Henry Osborne (August 21, 1751 – November 9, 1800) was a public official from Pennsylvania and Georgia.

Biography
Born in Ireland, he emigrated to Pennsylvania in 1779, where he became a lawyer. He served as a judge advocate of the Pennsylvania militia during the American Revolution, but was removed from office in 1783 by the Supreme Executive Council for bigamy.

After his removal from office, he moved to Georgia, buying land in Camden County. In 1786, he was elected to the Georgia Assembly and served until 1788. He was elected as a delegate to the Continental Congress in 1786 but did not attend. In 1787, he signed the charter of St. Marys and agreed to buy stock in the town.

Henry Osborne served as a Commissioner of the United States for Indian Affairs in the Southern Department in the late 1780s.

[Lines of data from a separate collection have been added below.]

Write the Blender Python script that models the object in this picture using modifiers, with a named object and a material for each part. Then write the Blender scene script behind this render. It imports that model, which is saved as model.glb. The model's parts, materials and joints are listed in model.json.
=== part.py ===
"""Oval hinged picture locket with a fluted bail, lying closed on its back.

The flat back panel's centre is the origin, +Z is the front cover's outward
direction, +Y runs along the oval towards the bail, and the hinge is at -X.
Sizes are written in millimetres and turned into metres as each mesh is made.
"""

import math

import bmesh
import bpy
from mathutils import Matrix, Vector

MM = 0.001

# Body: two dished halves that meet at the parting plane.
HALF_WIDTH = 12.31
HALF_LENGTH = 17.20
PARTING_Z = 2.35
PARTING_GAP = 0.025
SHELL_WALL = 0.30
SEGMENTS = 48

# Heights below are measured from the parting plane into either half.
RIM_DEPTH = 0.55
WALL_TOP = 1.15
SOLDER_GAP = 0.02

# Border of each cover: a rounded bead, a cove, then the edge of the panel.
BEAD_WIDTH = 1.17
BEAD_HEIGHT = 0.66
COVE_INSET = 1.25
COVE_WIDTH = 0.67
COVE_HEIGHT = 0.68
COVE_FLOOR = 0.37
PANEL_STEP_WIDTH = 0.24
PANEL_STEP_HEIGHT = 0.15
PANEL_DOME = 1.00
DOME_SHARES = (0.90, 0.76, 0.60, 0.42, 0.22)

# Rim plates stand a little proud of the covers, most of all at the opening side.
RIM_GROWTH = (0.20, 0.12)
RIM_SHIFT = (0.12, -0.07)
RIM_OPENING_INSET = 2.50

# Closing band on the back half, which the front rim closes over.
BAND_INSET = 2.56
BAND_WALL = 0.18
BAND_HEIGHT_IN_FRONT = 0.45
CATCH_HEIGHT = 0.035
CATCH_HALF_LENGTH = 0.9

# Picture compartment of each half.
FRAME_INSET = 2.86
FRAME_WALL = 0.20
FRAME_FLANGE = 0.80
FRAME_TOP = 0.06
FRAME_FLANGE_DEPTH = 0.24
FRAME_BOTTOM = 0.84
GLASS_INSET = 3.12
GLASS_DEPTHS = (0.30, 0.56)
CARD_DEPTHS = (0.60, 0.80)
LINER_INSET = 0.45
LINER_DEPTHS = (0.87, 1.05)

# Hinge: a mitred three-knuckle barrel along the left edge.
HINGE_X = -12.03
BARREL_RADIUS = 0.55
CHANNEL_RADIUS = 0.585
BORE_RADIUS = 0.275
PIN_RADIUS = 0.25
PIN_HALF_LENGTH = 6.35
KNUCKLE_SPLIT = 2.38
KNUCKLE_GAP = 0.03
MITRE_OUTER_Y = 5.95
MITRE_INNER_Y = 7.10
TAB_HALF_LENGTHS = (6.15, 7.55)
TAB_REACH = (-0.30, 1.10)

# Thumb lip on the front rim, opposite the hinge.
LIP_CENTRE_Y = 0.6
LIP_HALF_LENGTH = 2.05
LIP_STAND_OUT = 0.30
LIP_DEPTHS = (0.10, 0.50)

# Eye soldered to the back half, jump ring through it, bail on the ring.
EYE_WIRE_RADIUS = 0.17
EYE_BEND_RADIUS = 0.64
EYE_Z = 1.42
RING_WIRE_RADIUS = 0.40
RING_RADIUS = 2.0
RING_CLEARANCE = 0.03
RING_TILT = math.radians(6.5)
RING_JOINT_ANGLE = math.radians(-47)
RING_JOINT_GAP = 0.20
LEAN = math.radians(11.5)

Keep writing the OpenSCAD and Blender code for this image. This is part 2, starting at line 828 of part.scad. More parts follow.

He negotiated talks between United States officials and the Creek Nation. He became a Georgia Chief Justice in March 1787, and office he held until January 1789 when he became a judge of the Superior Court in the western district. Oborne was impeached and convicted in his impeachment trial before the Georgia Senate in December 1791 of election fraud in the election of Anthony Wayne to the U.S. House of Representatives, and removed from his judgeship. His citizenship was restored under the Georgia constitution of 1798.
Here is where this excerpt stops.